Mr. CAMPBELL: President Saleh has, I think, skillfully put himself in a position where he has had much of the international community convinced that in fact he's a bulwark against in some sense is the forces of medievalism, whether they be al-Qaida or the tribal forces. I think that that narrative has broken down in the sense that the chaos, the fighting, the conflict is as much a part of President Saleh's rule right now as it is of the tribes.

Having said that, any failed state - and there is the specter of a failed state in Yemen - leaves a vacuum where al-Qaida can thrive. The question to me is what the response is now to the conflict. If the response to conflict is to strengthen President Saleh's hand, to strengthen the hand of those who are using force, including arms that are supplied by the international community against the Yemeni people in the spirit supposedly of fighting terrorism, it's just going to make the problem worse.

MONTAGNE: Hasn't the U.S., though, cut off the arms that it's been heretofore sending and supplying Yemen with, given that it has withdrawn political support for President Saleh?

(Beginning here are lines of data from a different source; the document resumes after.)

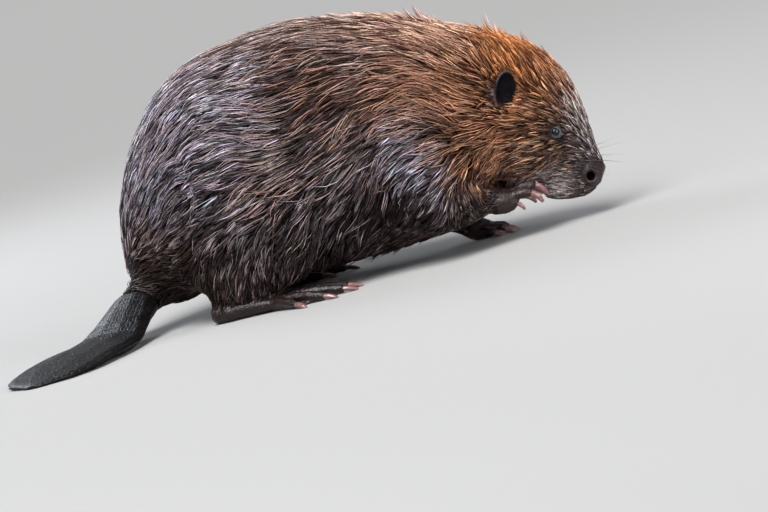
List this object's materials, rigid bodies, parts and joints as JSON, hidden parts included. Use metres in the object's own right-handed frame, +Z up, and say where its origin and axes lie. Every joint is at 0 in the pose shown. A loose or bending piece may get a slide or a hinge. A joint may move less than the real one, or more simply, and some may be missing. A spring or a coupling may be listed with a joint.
{
  "type": "beaver",
  "caption": "Life-size beaver crouching on flat ground, back arched, nose low, one forepaw lifted to its mouth and its broad scaly tail laid to the side.",
  "frame": {"origin": "on the floor, under the middle of the animal's bounding box", "axes": "+X the way the nose points, +Y the beaver's left, +Z up from the floor it crouches on"},
  "size_m": [0.7134, 0.406, 0.3069],
  "materials": {
    "coat_dark": "wet, clumped fur",
    "coat_red": "drier, spiky fur",
    "skin_dark": "damp bare skin",
    "skin_tail": "damp scaly skin",
    "claw_horn": "satin horn",
    "eye": "glossy, wet"
  },
  "bodies": {
    "root": {"head": "coat_red", "neck": "coat_red", "trunk": "coat_dark", "tail_root": "coat_dark", "hind_leg_right": "coat_dark", "hind_leg_left": "coat_dark", "front_leg_right": "coat_dark", "front_leg_left": "coat_dark", "nose": "skin_dark", "ear_right": "skin_dark", "ear_left": "skin_dark", "hind_foot_right": "skin_dark", "hind_foot_left": "skin_dark", "front_foot_right": "skin_dark", "front_foot_left": "skin_dark", "tail": "skin_tail", "eye_right": "eye", "eye_left": "eye", "claw_hind_right_1": "claw_horn", "claw_hind_right_2": "claw_horn", "claw_hind_right_3": "claw_horn", "claw_hind_right_4": "claw_horn", "claw_hind_right_5": "claw_horn", "claw_hind_left_1": "claw_horn", "claw_hind_left_2": "claw_horn", "claw_hind_left_3": "claw_horn", "claw_hind_left_4": "claw_horn", "claw_hind_left_5": "claw_horn", "claw_front_right_1": "claw_horn", "claw_front_right_2": "claw_horn", "claw_front_right_3": "claw_horn", "claw_front_right_4": "claw_horn", "claw_front_right_5": "claw_horn", "claw_front_left_1": "claw_horn", "claw_front_left_2": "claw_horn", "claw_front_left_3": "claw_horn", "claw_front_left_4": "claw_horn", "claw_front_left_5": "claw_horn"}
  },
  "joints": []
}
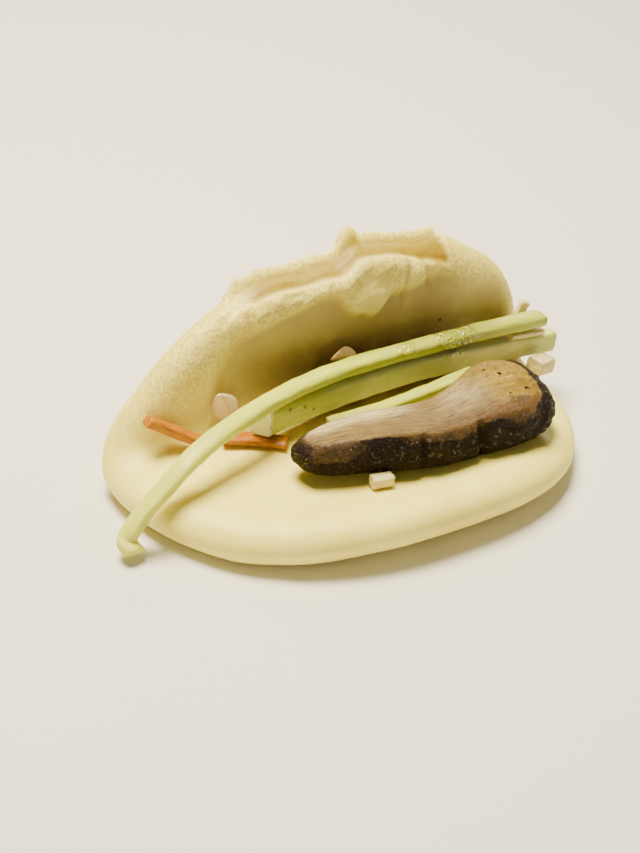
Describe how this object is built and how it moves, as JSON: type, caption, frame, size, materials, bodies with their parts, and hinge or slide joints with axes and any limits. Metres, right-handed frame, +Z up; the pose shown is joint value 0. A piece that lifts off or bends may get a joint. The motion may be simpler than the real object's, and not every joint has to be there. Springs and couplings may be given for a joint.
{
  "type": "gua bao",
  "caption": "Folded steamed bun standing open, filled with a glazed pork slice and strips of cucumber, carrot, radish and shallot.",
  "frame": {"origin": "middle of the whole bun's box, on the table", "axes": "+X along the fold, towards the end where the two cucumber sticks end together; +Y from the open front to the standing back flap; +Z up"},
  "size_m": [0.1317, 0.0681, 0.0473],
  "materials": {
    "steamed_dough": "matte",
    "glazed_pork": "glossy",
    "cucumber": "satin",
    "carrot": "satin",
    "radish": "satin",
    "shallot": "satin"
  },
  "bodies": {
    "root": {"bun": "steamed_dough", "pork_slice": "glazed_pork", "cucumber_long": "cucumber", "cucumber_short": "cucumber", "cucumber_strip": "cucumber", "carrot_left": "carrot", "carrot_right": "carrot", "radish_cube": "radish", "radish_back": "radish", "radish_between": "radish", "radish_rim": "radish", "shallot_left": "shallot", "shallot_back": "shallot", "shallot_right": "shallot"}
  },
  "joints": []
}
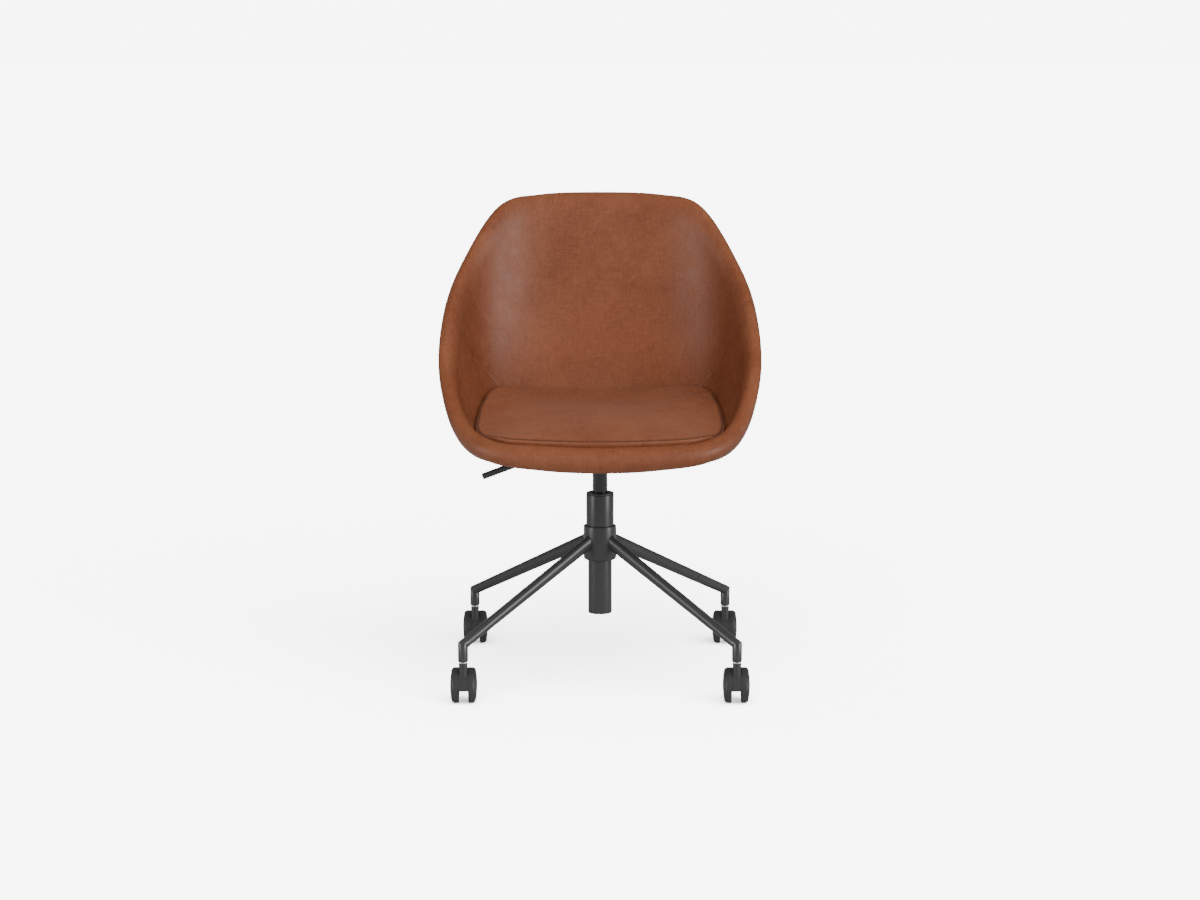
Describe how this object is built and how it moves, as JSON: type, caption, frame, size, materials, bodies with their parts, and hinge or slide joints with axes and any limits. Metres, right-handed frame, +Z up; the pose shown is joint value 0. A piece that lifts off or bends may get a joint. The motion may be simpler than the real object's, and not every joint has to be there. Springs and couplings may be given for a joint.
{
  "type": "swivel tub chair",
  "caption": "Swivel tub chair: leather bucket shell with loose seat cushion, gas lift with lever, four-legged steel base on twin-wheel casters",
  "frame": {"origin": "on the floor, on the axis of the gas lift column, midway between the casters", "axes": "+Z up, the sitter faces -Y, +X is at the sitter's left hand"},
  "size_m": [0.597, 0.5907, 0.8937],
  "materials": {
    "leather": "waxed saddle brown, mottled, with fine creases",
    "powder_coat": "satin black powder coat on steel",
    "cylinder_black": "glossy black",
    "nylon_black": "matte black moulded nylon",
    "bright_steel": "bright zinc plated",
    "rubber_black": "matte black rubber",
    "moulded_shell": "moulded shell, hidden inside the upholstery"
  },
  "bodies": {
    "base": {"base_hub": "powder_coat", "leg_1": "powder_coat", "leg_2": "powder_coat", "leg_3": "powder_coat", "leg_4": "powder_coat", "foot_1": "powder_coat", "foot_2": "powder_coat", "foot_3": "powder_coat", "foot_4": "powder_coat", "caster_stem_1": "bright_steel", "caster_stem_2": "bright_steel", "caster_stem_3": "bright_steel", "caster_stem_4": "bright_steel", "stand_tube": "powder_coat", "guide_bushing": "nylon_black"},
    "rod": {"piston_rod": "bright_steel", "thrust_bearing": "bright_steel", "retaining_clip": "bright_steel", "lift_buffer": "rubber_black", "piston": "bright_steel"},
    "seat": {"gas_cylinder": "cylinder_black", "seat_plate": "powder_coat", "taper_socket": "powder_coat", "lever_bracket": "powder_coat", "lever_pivot": "bright_steel", "seat_bolt_1": "bright_steel", "seat_bolt_2": "bright_steel", "seat_bolt_3": "bright_steel", "seat_bolt_4": "bright_steel", "flanged_nut_1": "bright_steel", "flanged_nut_2": "bright_steel", "flanged_nut_3": "bright_steel", "flanged_nut_4": "bright_steel", "shell_core": "moulded_shell", "seat_cover": "leather", "outer_cover": "leather", "seat_cushion": "leather"},
    "lever": {"lift_lever": "powder_coat"},
    "pin": {"release_pin": "bright_steel"},
    "caster_1": {"caster_body_1": "nylon_black", "caster_axle_1": "bright_steel"},
    "caster_2": {"caster_body_2": "nylon_black", "caster_axle_2": "bright_steel"},
    "caster_3": {"caster_body_3": "nylon_black", "caster_axle_3": "bright_steel"},
    "caster_4": {"caster_body_4": "nylon_black", "caster_axle_4": "bright_steel"},
    "roller_1_left": {"wheel_1_left": "nylon_black"},
    "roller_1_right": {"wheel_1_right": "nylon_black"},
    "roller_2_left": {"wheel_2_left": "nylon_black"},
    "roller_2_right": {"wheel_2_right": "nylon_black"},
    "roller_3_left": {"wheel_3_left": "nylon_black"},
    "roller_3_right": {"wheel_3_right": "nylon_black"},
    "roller_4_left": {"wheel_4_left": "nylon_black"},
    "roller_4_right": {"wheel_4_right": "nylon_black"}
  },
  "joints": [
    {"name": "seat_swivel", "type": "hinge", "parent": "base", "child": "rod", "pos_m": [0, 0, 0.3], "axis": [0, 0, 1], "continuous": true},
    {"name": "seat_lift", "type": "slide", "parent": "rod", "child": "seat", "axis": [0, 0, 1], "range_m": [0, 0.1]},
    {"name": "lever_pull", "type": "hinge", "parent": "seat", "child": "lever", "pos_m": [-0.055, 0, 0.4258], "axis": [0, 1, 0], "range_deg": [0, 3.5]},
    {"name": "pin_press", "type": "slide", "parent": "seat", "child": "pin", "axis": [0, 0, -1], "range_m": [0, 0.0037]},
    {"name": "caster_swivel_1", "type": "hinge", "parent": "base", "child": "caster_1", "pos_m": [0.24749, 0.24749, 0.05], "axis": [0, 0, 1], "continuous": true},
    {"name": "caster_swivel_2", "type": "hinge", "parent": "base", "child": "caster_2", "pos_m": [-0.24749, 0.24749, 0.05], "axis": [0, 0, 1], "continuous": true},
    {"name": "caster_swivel_3", "type": "hinge", "parent": "base", "child": "caster_3", "pos_m": [-0.24749, -0.24749, 0.05], "axis": [0, 0, 1], "continuous": true},
    {"name": "caster_swivel_4", "type": "hinge", "parent": "base", "child": "caster_4", "pos_m": [0.24749, -0.24749, 0.05], "axis": [0, 0, 1], "continuous": true},
    {"name": "wheel_roll_1_left", "type": "hinge", "parent": "caster_1", "child": "roller_1_left", "pos_m": [0.24749, 0.26549, 0.0323], "axis": [1, 0, 0], "continuous": true},
    {"name": "wheel_roll_1_right", "type": "hinge", "parent": "caster_1", "child": "roller_1_right", "pos_m": [0.24749, 0.26549, 0.0323], "axis": [1, 0, 0], "continuous": true},
    {"name": "wheel_roll_2_left", "type": "hinge", "parent": "caster_2", "child": "roller_2_left", "pos_m": [-0.24749, 0.26549, 0.0323], "axis": [1, 0, 0], "continuous": true},
    {"name": "wheel_roll_2_right", "type": "hinge", "parent": "caster_2", "child": "roller_2_right", "pos_m": [-0.24749, 0.26549, 0.0323], "axis": [1, 0, 0], "continuous": true},
    {"name": "wheel_roll_3_left", "type": "hinge", "parent": "caster_3", "child": "roller_3_left", "pos_m": [-0.24749, -0.22949, 0.0323], "axis": [1, 0, 0], "continuous": true},
    {"name": "wheel_roll_3_right", "type": "hinge", "parent": "caster_3", "child": "roller_3_right", "pos_m": [-0.24749, -0.22949, 0.0323], "axis": [1, 0, 0], "continuous": true},
    {"name": "wheel_roll_4_left", "type": "hinge", "parent": "caster_4", "child": "roller_4_left", "pos_m": [0.24749, -0.22949, 0.0323], "axis": [1, 0, 0], "continuous": true},
    {"name": "wheel_roll_4_right", "type": "hinge", "parent": "caster_4", "child": "roller_4_right", "pos_m": [0.24749, -0.22949, 0.0323], "axis": [1, 0, 0], "continuous": true}
  ],
  "couplings": [
    {"joint": "pin_press", "follows": "lever_pull", "m_per_rad": 0.0595}
  ]
}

Mr. CAMPBELL: Yes. The U.S. has cut off that flow of arms which was to be used to fight terrorism. But Yemenis believe very strongly that weapons that have been supplied to President Saleh as part of fighting terrorism are being turned on Yemeni people. As difficult as it is to do, there has to be a political solution. The only way to rule Yemen is to find a way to draw all these disparate pieces into a body, probably a type of parliament. That's not easy. But if the response right now to Yemen is to simply not engage and to look at a military response, whether it be by drones or missiles or something else, then we'll be dealing with Yemen as a possible place that's open to terrorists for many, many years to come.

MONTAGNE: Les Campbell of the National Democratic Institute, thanks very much for joining us.